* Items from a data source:
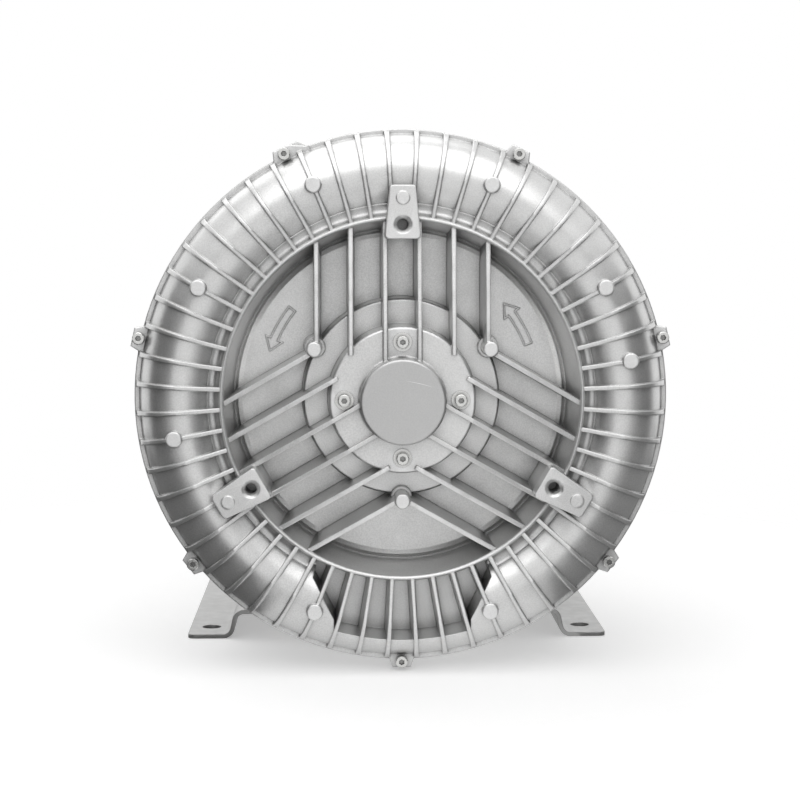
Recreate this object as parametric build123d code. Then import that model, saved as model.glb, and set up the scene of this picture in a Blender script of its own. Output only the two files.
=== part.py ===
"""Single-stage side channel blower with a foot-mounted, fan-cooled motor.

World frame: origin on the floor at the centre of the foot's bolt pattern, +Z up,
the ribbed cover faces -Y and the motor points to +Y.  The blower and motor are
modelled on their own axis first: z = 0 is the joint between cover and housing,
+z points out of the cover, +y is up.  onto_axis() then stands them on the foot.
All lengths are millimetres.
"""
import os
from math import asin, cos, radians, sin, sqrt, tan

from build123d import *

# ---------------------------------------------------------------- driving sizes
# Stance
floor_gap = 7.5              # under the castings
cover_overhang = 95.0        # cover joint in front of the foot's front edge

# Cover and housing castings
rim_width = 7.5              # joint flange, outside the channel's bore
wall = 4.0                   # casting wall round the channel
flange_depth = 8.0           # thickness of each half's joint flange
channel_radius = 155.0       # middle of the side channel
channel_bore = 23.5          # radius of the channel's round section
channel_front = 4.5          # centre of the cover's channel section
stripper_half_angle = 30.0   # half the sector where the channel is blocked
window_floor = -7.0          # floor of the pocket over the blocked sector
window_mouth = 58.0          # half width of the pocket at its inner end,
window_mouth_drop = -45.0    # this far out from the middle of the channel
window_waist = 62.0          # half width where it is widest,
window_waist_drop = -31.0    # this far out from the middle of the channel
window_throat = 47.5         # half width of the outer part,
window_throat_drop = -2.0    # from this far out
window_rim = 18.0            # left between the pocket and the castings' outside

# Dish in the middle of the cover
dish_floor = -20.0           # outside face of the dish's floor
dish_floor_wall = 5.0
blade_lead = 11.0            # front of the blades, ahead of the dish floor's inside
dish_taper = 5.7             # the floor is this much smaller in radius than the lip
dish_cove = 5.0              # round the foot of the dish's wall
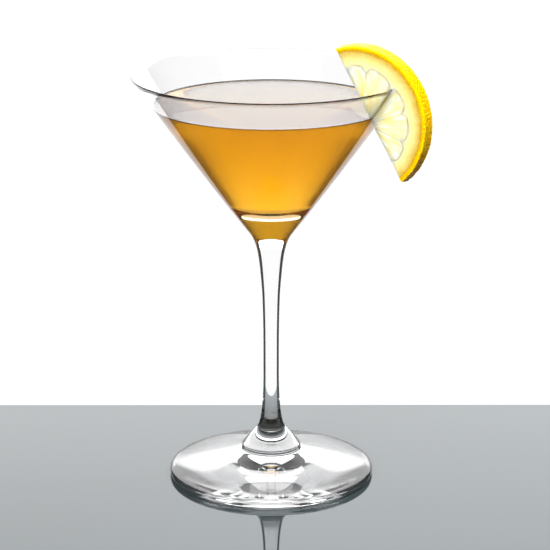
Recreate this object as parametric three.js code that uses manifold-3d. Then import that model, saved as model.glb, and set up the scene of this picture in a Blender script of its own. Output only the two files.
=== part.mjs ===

* Your goal: From the listing above, return each line with the word "code".

* Full output:
Recreate this object as parametric build123d code. Then import that model, saved as model.glb, and set up the scene of this picture in a Blender script of its own. Output only the two files.
Recreate this object as parametric three.js code that uses manifold-3d. Then import that model, saved as model.glb, and set up the scene of this picture in a Blender script of its own. Output only the two files.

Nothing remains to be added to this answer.